Re: Hospital and cleanliness - or the lack thereof
Have any of you actually complained about the visitor's toilets on level 2, and if so, who did you complain to and what was done about it?
Those toilets are cleaned nightly, I think, when there are no visitors around. Visitors often use those toilets to smoke, grafitti and other such misdemeanors as there is no security in that area during the day and staff never use them. Thankfully, patients are not nursed in the visitors toilets (although with current NHS bed pressures, it wouldn't surprise me), so on the cleaning priority list, the visitor's loo isn't exactly a priority.
Let me ask you....... How would your bathroom at home look if a few hundred people visited it on a daily basis and how often would you clean it? Rather than complain on an open forum, why don't you write to the powers that be up at the hospital and express your concerns, or even apply for a job on the domestic services and see if you can keep up with the cleaning any better than the current staff.
It seems to me that people are more than willing to have a go at the public services but are unwilling to acknowledge the good work that is done by them.
As for nurses uniforms, the new policy should put paid to people travelling in their uniforms. Bear in mind that the vast majority of people seen in town, in uniform, are actually nursing home staff or community staff. Nurses, however, have been travelling in uniform for donkey's years. I remember my Gaberdine and the dark blue travelling cloaks which we wore over the uniform. In those days MRSA wasn't the problem that it is now, even though everybody travelled in uniform. When all staff have their new uniforms, there will hopefully be less people travelling around in them.
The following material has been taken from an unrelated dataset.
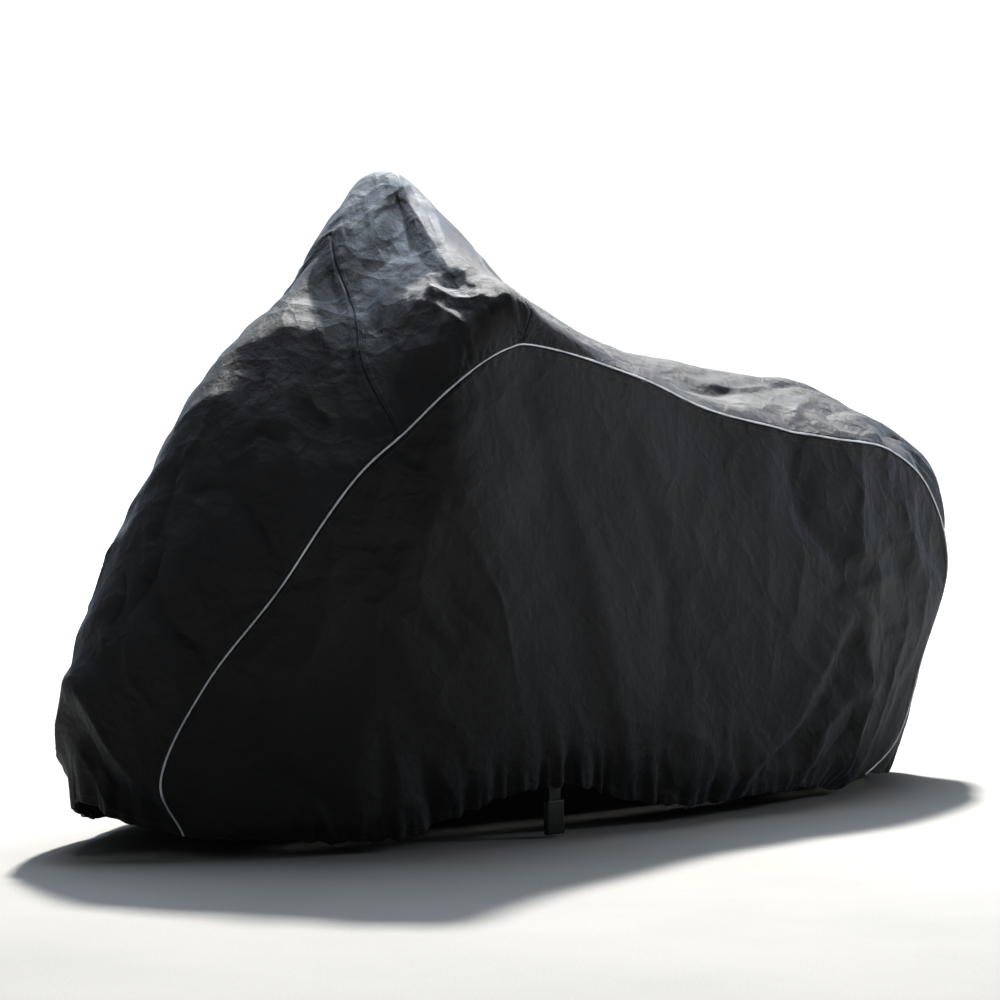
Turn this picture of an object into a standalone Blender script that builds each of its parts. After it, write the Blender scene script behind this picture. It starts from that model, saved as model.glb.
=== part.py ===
"""Fitted outdoor cover for a touring motorcycle, hanging as it does over the machine.

A centre strip runs from the front hem over the screen and the handlebars, along the seat and
down behind the tail. It is cut in three: front, hood and seat panel. A side panel hangs from
each edge of it, with a light reflective piping sewn into the two long seams. The lower edge is
an elastic hem. Under it hang the two halves of a belly strap's buckle.

x runs from the front wheel to the tail, y to the machine's right-hand side and z up from the
ground. The origin is on the ground, under the middle of the cover.
"""

from collections import namedtuple

import bmesh
import bpy
import numpy as np

COLLECTION = "motorcycle_cover"

# Driving sizes in metres.
STEM_X = -0.12  # where the steering stem stands; the rib table's x values start from it
DROP = 0.012  # how far the whole cover hangs below the rib table's heights
CLOTH = 0.002  # thickness of the coated cloth and its lining
GAP = 0.0006  # drawn back from each cut between sewn pieces
PIPING_GAP = 0.0011  # the same beside the piping, which bends with the folds
PIPING_RADIUS = 0.0022
ELASTIC_TUCK = 0.030  # how far the elastic draws the hem in under the skirt
TUCKED_SPAN = 0.5  # side panels shorter than this are drawn in less

WEBBING = (0.028, 0.0024)  # width and thickness of the belly strap
WEBBING_LENGTH = 0.036
BUCKLE = (0.042, 0.013, 0.066)  # width, thickness and length of the buckle's housing
STRAP_RIB = 8.0  # the strap hangs from the hem at this rib
SLOT_DEPTH = 0.008  # how deep the webbing's end sits in a buckle half
SLOT_SPARE = 0.0012  # width and thickness that the slot has over the webbing
SOCKET = (0.031, 0.0075, 0.038)  # the housing's mouth: width, thickness and depth
WINDOW = (0.006, 0.012)  # the release windows' thickness and length
WINDOW_RISE = 0.018  # from the mouth up to the middle of the windows
HOUSING_EDGE = 0.003  # rounding of the two halves' edges
PLUG_EDGE = 0.0015
PLUG_BAR = 0.024  # length of the plug half's solid bar
PRONG_WIDTH = 0.007
PRONG_LENGTH = 0.030
PRONG_THICKNESS = 0.006

# Number of grid steps up a side panel and across the strip.
SIDE_STEPS = 9
STRIP_STEPS = 16

# The ribs, from the front hem to the rear hem. Each is half a hoop of cloth, from the middle
# of the strip (ridge) over the shoulder to the piped seam and down the flank to the hem.
# crown and flank push the cloth out between those lines.
Rib = namedtuple(
    "Rib",
    "ridge_x ridge_z crown shoulder_x shoulder_y shoulder_z "
    "seam_x seam_y seam_z flank hem_x hem_y hem_z",
)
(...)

It must be borne in mind that the NHS has far less beds than it did when it first began in the 40's but treats 3 times more patients than it did back then. I think that this is a massive issue, the beds don't even go cold these days before the next patient is on them. They are cleaned quickly with detergent and made up again. Gone are the days when beds were left to air a bit before re-making. It doesn't take a genius to figure out that more patients + less beds = more chance of infection.